Ainsi, malgré le fait que Manhunt : Unabomber laisse incontestablement une place aux idées de Kaczynski, visuellement comme dans son propos, elle est issue d’un modèle si étranger à cette critique de la réalité, si attaché au modèle commercial et au style de Netflix, qu’elle ne peut qu’esquisser les vrais tenants et aboutissants du cas d’Unabomber. Ses plans symboliques sont d’autant plus frustrants que, utilisés non pas comme une garniture créative mais comme un parti pris intégral, ils auraient pu donner une série véritablement neuve, jusqu’au-boutiste, capable de mettre en images la pensée à la fois humaine et anti-humaine de Kaczynski.

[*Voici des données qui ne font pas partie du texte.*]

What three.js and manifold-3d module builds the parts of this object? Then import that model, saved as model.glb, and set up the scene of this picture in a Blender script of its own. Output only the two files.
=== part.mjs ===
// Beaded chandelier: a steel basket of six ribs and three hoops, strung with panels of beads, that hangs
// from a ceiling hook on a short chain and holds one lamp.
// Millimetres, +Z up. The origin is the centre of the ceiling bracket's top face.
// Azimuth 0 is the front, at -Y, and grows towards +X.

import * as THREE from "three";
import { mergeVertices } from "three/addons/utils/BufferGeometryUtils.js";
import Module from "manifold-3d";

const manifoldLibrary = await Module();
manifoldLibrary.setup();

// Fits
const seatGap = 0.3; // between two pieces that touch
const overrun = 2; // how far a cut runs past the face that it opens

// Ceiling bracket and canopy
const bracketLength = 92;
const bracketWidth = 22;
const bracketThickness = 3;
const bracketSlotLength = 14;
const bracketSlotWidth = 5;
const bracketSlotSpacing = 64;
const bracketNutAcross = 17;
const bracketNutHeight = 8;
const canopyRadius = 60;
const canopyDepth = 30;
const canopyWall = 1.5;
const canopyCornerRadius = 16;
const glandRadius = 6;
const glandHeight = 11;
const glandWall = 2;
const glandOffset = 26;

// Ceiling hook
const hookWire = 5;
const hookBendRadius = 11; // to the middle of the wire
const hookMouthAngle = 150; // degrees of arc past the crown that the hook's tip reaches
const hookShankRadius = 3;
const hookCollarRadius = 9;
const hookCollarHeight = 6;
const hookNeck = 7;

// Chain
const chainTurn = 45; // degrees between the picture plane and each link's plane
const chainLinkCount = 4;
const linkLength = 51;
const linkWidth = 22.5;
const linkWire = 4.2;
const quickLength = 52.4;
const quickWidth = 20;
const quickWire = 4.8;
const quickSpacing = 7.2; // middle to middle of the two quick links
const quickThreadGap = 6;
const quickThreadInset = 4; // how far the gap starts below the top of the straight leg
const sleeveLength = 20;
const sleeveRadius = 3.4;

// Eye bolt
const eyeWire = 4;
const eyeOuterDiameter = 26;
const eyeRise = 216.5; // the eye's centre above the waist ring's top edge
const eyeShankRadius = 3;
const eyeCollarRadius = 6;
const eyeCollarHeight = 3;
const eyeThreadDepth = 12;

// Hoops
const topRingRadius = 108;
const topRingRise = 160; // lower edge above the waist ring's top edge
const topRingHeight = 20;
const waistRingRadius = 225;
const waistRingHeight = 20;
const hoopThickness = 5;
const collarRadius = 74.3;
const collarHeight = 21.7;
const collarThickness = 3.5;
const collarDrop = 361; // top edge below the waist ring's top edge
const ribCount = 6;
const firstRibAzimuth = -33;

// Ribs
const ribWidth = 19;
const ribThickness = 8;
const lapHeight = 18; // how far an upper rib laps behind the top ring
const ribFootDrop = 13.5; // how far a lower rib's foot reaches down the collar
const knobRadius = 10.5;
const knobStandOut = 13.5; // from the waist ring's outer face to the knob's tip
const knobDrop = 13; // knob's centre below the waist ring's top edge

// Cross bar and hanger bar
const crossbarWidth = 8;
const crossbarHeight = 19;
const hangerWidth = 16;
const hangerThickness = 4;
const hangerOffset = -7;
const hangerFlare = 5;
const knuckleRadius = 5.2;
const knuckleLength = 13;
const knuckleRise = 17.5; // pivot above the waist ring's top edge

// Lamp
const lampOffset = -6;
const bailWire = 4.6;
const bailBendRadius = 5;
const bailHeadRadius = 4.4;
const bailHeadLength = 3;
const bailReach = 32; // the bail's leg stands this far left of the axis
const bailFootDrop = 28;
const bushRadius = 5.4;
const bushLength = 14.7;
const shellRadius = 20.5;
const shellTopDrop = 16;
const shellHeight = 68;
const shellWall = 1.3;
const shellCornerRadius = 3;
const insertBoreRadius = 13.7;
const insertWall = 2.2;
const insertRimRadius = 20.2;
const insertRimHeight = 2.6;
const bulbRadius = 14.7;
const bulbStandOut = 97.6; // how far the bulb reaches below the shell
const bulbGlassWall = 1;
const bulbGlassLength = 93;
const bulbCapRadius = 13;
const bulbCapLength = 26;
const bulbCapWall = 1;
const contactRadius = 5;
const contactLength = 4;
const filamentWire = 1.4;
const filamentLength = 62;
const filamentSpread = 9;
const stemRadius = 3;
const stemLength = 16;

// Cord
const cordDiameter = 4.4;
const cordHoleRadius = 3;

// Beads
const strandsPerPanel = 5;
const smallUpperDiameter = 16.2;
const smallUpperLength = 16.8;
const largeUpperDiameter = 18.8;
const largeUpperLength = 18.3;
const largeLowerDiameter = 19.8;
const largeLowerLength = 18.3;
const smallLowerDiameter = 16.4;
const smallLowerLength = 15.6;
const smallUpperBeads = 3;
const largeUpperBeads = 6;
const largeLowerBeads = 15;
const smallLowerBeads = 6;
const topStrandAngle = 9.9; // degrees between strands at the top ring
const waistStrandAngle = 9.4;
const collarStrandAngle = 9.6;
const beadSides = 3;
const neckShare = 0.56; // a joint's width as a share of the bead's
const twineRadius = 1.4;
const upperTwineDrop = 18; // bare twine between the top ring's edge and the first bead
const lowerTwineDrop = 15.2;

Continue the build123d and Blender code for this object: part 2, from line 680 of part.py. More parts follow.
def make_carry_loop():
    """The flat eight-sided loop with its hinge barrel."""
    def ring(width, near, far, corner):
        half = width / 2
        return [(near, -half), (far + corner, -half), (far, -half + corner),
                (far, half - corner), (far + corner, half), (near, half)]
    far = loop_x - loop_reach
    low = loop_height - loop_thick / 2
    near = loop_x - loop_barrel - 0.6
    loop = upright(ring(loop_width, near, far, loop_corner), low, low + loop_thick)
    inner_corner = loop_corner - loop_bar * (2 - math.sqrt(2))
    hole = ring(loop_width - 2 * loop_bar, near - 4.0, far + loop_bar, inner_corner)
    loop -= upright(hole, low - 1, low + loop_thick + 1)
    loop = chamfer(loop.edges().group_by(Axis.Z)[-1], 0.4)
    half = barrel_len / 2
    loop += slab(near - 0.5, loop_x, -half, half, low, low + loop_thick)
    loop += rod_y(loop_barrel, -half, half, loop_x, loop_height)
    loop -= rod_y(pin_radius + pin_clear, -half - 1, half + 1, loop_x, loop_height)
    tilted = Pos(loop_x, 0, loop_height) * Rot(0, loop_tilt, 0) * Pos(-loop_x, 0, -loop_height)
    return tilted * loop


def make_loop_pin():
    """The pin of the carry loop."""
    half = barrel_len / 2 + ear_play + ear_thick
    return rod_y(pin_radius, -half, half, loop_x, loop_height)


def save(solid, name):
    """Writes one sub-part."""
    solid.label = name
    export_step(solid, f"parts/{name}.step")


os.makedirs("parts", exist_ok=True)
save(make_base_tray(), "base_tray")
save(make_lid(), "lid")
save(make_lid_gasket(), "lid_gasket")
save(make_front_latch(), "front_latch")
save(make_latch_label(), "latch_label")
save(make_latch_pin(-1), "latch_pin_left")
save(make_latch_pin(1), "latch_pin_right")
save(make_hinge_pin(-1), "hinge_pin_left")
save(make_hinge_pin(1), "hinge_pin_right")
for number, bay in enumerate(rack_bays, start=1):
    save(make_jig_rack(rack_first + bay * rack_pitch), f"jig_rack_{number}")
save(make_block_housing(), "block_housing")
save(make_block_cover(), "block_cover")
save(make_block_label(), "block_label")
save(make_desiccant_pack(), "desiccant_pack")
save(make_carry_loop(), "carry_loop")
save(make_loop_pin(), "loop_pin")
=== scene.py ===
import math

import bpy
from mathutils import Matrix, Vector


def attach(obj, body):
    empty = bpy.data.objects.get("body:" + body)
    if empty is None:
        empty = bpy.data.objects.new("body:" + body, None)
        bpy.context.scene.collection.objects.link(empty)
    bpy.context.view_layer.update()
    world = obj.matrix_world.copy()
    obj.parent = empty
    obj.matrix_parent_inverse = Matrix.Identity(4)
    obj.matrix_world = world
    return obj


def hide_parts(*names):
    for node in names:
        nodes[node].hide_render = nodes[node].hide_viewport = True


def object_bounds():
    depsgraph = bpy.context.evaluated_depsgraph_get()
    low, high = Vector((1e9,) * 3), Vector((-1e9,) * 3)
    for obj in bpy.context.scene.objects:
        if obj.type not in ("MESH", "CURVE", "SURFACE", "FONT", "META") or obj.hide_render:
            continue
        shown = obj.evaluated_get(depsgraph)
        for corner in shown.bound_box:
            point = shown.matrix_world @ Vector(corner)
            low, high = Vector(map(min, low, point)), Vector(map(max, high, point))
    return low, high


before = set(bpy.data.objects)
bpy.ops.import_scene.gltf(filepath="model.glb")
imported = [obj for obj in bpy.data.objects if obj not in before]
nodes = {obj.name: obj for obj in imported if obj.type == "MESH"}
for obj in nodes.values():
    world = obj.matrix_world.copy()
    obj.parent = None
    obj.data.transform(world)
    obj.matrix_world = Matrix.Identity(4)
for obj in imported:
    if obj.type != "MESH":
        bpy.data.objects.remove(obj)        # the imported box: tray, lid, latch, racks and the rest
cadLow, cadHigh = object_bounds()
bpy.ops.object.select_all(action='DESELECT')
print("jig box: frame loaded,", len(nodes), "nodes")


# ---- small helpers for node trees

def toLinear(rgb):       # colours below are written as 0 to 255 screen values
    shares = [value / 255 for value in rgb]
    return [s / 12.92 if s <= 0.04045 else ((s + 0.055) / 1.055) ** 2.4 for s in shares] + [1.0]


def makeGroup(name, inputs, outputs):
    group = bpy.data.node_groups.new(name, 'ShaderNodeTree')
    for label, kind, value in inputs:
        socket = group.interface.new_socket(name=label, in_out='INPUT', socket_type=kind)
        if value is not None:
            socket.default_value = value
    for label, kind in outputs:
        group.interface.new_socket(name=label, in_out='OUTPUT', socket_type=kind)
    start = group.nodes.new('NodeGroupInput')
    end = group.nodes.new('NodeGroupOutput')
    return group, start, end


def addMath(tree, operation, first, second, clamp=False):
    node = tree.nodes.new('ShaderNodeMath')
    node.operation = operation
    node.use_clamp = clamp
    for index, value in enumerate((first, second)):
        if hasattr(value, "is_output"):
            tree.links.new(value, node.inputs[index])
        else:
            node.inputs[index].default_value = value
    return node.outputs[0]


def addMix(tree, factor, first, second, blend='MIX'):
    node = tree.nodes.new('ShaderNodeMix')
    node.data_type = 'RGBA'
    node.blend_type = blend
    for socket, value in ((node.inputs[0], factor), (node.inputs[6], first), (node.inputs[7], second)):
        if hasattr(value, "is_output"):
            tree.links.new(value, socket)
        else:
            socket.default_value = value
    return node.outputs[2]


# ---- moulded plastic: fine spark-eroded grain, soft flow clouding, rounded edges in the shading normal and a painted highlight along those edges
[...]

De l’histoire de l’Unabomber, elle tire l’histoire de Kaczynski et non l’histoire de la civilisation technologique. On sent clairement, dans certains détails de la série, que ses scénaristes ont entraperçu cet angle de traitement. L’une des techniques utilisée par le FBI pour trouver le poseur de bombe inconnu est de compiler, grâce à l’informatique en pleine expansion, des données individuelles de « suspects » ; ces « suspects » se chiffrant en dizaines, voire en centaines de milliers. Encore une fois, l’enquête visant la capture de Kaczynski démontrait les thèses de celui-ci : l’État et le renseignement américain ont la capacité de centraliser et de systématiser le contrôle des individus grâce à l’évolution de la technologie – fait que notre génération a pu confirmer avec l’affaire Snowden.
Une production Netflix pouvait-elle aller plus loin ? Une série tout court aurait-elle pu inventer des formes nouvelles pour traiter un sujet aussi difficile ? Il aurait fallu, pour cela, épouser plus directement l’idéologie de Kaczynski, quitte bien sûr à en offrir des alternatives. Il faudrait avoir l’ambition d’écrire le chapitre visuel du passé très proche de notre civilisation ultra-connectée où l’évolution technologique est toujours dans une phase d’accélération. Cela me semble impossible, étant donné la volonté de tout gros producteur d‘envahir le marché et de fidéliser un public – l’attrait d’une œuvre politique véritablement originale sera toujours contrebalancé par la réaction virulente de ceux qu’elle choquera. En exposant, dans un spectacle, les motivations psychologiques de Kaczynski, elle instille l’idée qu’il est un cas isolé, peut-être la dernière manifestation d’un esprit de rébellion paniqué et extrémiste propre à une époque révolue. La série ne semble pas comprendre le message que pourtant elle transmet, même en partie, même dans ses plus insignifiants détails : l’Unabomber n’était peut-être pas en retard, mais en avance.